#### [WORK TO COMPLETE]
From the listing below, pull out all lines with "Blender" in them.

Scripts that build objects
= = = = = = =
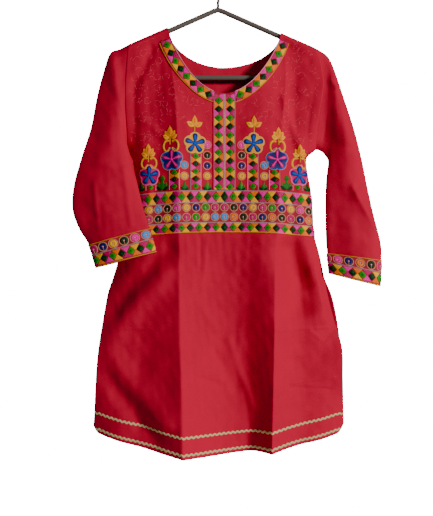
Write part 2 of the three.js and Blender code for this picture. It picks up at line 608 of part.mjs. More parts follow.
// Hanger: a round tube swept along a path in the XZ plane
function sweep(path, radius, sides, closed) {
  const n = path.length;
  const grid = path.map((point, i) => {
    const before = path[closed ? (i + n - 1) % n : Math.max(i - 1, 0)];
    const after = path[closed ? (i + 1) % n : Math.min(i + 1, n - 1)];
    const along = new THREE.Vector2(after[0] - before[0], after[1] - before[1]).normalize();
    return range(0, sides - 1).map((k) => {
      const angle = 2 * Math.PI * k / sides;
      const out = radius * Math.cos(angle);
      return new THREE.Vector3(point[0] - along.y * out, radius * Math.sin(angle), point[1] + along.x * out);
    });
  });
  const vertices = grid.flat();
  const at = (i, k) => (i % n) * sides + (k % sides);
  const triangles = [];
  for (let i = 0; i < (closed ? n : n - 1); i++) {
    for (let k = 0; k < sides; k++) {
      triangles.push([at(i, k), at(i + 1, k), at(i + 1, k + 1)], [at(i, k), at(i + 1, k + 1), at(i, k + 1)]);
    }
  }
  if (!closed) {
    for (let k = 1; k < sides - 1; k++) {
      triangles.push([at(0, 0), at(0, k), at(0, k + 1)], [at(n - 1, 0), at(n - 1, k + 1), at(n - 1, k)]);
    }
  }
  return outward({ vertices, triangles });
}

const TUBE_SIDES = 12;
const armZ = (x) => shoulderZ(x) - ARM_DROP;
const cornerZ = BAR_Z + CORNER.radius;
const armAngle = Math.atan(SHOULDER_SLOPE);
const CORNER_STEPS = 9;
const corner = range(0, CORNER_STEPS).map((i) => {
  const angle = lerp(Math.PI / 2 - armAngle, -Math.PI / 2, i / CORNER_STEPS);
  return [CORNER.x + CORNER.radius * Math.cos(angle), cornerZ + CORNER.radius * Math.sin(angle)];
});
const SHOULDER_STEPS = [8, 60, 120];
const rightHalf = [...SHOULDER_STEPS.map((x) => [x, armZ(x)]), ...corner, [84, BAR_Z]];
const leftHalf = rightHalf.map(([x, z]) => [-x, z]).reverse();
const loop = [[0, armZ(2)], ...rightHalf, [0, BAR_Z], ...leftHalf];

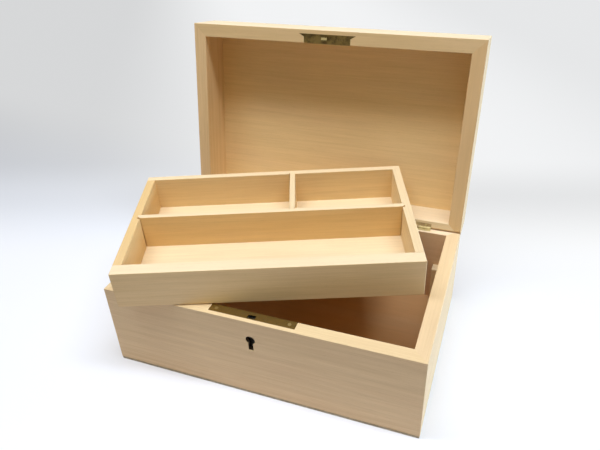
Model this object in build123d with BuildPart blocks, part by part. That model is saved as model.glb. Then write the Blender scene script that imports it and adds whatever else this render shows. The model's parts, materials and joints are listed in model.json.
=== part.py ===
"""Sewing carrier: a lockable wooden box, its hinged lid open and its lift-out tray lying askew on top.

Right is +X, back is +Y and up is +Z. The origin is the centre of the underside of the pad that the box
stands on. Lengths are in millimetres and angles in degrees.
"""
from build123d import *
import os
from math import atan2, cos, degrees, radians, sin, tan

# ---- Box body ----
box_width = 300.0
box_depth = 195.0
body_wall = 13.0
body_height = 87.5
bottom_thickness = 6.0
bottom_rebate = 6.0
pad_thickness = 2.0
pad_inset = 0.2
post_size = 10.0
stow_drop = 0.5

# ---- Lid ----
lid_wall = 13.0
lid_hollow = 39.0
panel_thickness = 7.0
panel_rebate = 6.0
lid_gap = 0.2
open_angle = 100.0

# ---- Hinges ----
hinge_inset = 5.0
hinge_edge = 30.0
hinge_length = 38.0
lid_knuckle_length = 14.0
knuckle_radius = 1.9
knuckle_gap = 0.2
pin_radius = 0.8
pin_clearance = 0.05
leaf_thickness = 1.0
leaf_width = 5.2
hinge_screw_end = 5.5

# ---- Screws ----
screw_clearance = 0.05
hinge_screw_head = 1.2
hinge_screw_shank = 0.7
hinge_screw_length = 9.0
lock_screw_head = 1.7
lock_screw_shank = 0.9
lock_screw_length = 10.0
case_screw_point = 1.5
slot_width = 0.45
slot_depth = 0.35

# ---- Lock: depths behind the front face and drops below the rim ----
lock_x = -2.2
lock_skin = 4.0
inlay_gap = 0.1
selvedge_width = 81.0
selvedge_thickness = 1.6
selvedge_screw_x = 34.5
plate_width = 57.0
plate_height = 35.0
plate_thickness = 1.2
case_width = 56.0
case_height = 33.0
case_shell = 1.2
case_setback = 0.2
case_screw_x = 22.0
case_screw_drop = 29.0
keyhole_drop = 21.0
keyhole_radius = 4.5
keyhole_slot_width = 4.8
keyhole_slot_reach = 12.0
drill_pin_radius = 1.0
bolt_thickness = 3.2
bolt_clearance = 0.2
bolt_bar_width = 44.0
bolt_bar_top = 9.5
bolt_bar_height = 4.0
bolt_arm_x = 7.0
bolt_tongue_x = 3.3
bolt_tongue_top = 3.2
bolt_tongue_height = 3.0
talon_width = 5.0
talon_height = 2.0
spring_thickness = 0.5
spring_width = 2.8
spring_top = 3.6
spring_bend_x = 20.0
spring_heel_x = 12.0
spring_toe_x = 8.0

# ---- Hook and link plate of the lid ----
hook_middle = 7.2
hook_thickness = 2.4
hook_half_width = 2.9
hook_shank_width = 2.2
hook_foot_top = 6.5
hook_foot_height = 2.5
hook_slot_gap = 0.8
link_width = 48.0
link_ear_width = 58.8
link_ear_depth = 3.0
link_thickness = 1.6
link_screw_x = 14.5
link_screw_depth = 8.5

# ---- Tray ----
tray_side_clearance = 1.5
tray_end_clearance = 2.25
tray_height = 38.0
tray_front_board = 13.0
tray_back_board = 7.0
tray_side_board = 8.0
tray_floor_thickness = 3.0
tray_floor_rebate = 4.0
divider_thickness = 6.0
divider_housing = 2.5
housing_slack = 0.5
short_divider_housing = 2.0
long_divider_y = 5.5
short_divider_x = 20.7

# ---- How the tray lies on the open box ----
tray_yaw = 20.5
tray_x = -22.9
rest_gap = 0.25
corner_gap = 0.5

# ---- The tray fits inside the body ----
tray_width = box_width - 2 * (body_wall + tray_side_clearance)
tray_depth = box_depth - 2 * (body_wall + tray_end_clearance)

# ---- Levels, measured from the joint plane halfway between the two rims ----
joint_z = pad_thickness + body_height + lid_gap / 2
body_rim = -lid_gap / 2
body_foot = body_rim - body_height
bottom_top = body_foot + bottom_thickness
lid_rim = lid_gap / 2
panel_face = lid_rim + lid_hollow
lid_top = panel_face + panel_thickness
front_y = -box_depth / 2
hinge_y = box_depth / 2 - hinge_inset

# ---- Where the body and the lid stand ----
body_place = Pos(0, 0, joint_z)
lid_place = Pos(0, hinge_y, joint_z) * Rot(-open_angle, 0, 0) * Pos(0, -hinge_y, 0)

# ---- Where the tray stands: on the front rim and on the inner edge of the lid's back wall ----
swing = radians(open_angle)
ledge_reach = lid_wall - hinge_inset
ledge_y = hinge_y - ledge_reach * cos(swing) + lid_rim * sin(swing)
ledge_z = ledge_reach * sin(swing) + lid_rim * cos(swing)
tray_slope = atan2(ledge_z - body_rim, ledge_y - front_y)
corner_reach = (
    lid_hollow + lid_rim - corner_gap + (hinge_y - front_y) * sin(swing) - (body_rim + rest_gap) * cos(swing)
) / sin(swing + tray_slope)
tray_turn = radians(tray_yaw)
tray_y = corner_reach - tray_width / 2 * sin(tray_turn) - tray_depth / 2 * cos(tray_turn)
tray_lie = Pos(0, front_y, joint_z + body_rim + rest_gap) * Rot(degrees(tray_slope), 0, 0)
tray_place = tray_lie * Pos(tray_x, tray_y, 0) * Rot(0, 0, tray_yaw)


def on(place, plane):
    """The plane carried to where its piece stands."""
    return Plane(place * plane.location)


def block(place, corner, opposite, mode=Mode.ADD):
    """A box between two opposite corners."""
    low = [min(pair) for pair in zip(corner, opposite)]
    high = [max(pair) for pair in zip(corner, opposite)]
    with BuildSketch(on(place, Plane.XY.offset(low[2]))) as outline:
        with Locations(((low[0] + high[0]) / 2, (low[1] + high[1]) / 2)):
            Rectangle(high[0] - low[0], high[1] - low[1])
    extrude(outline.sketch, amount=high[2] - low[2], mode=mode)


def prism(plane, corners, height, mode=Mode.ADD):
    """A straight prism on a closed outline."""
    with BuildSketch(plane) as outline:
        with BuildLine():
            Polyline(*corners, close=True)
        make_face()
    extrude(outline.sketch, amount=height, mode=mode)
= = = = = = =
#### [CORRECT OUTPUT]
Write part 2 of the three.js and Blender code for this picture. It picks up at line 608 of part.mjs. More parts follow.
Model this object in build123d with BuildPart blocks, part by part. That model is saved as model.glb. Then write the Blender scene script that imports it and adds whatever else this render shows. The model's parts, materials and joints are listed in model.json.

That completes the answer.